Regular human conversational voice, especially over the phone, is going to be a gold mine for training customer support AI agents. Actors reading movie scripts can't really provide that amount of relevance.


“This call is being recorded for quality and training purposes” truly has a new meaning.


Wow... I never thought of this.


Agreed on the broader use of data. That said, it’s not just about phoneme collection—different channels and UX modalities reach different audiences and contexts. Each channel ultimately delivers unique inputs, fueling more specialized and robust models tailored to those specific use cases.


The best part of GOOG411 was that they would connect you to the phone number, free of charge, across borders.

List a business with a Google voice number and you can call in, check messages, and _dial out_ from Google voice. Free international calls!

I was in school in Canada where we had a payphone in a hallway. People heard me randomly saying "Funny Business Name, City State ... Connect me" into the phone so much, it became a running joke.

When I eventually got my own phone, I transferred the number and I still have it.


Does anyone else remember a very short lived Google experiment that allowed you to call a number, vocalize your search, and somehow without any additional steps, the results appeared on the browser in front of you? (which was not connected to the phone, or even logged into a Google account)

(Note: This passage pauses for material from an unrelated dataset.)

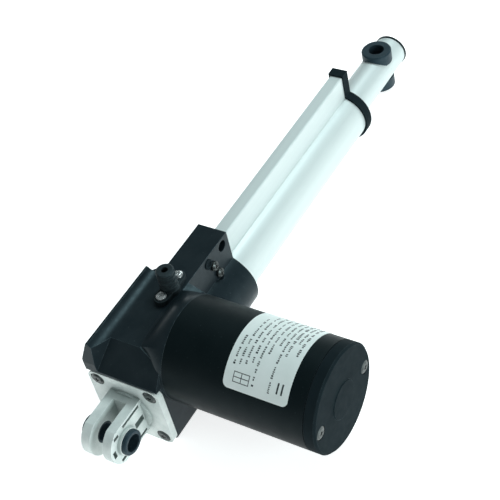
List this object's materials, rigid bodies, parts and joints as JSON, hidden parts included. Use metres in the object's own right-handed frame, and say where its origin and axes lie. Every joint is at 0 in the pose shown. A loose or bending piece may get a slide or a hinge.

Sounds impossible. Are you calling on the same phone your browser is?


It might be possible if the browser plays some high frequency inaudible tone that's picked up by the phone


Why impossible? You'd just have to register your phone number so Google knew which account to connect which telephone session


> which was not connected to the phone, or even logged into a Google account


Yes! Instant memories


woo, that's a throwback!

Goodbye to an old friend: 1-800-GOOG-411 (2010)

https://googleblog.blogspot.com/2010/10/goodbye-to-old-frien...


Must have been tough thinking of an easy to remember phone number, and this ain’t it.


It made more sense at the time. 411 is an actual directory service (similar to dialing 0 for the operator). [1]

[1]: https://en.wikipedia.org/wiki/411_(telephone_number)


N11 codes are a particular curiosity of the electromechanical switching systems used to set up circuits: https://en.m.wikipedia.org/wiki/N11_code


What's the haps? What's the skinney? What's the 411?

3 questions that Gen-Zers probably have never heard asked and will never ask themselves


Sweet little duckling. Before the Internet you had to call a human on a phone to find phone numbers. 411 was a widely known number, similar to how widely known 911 is today.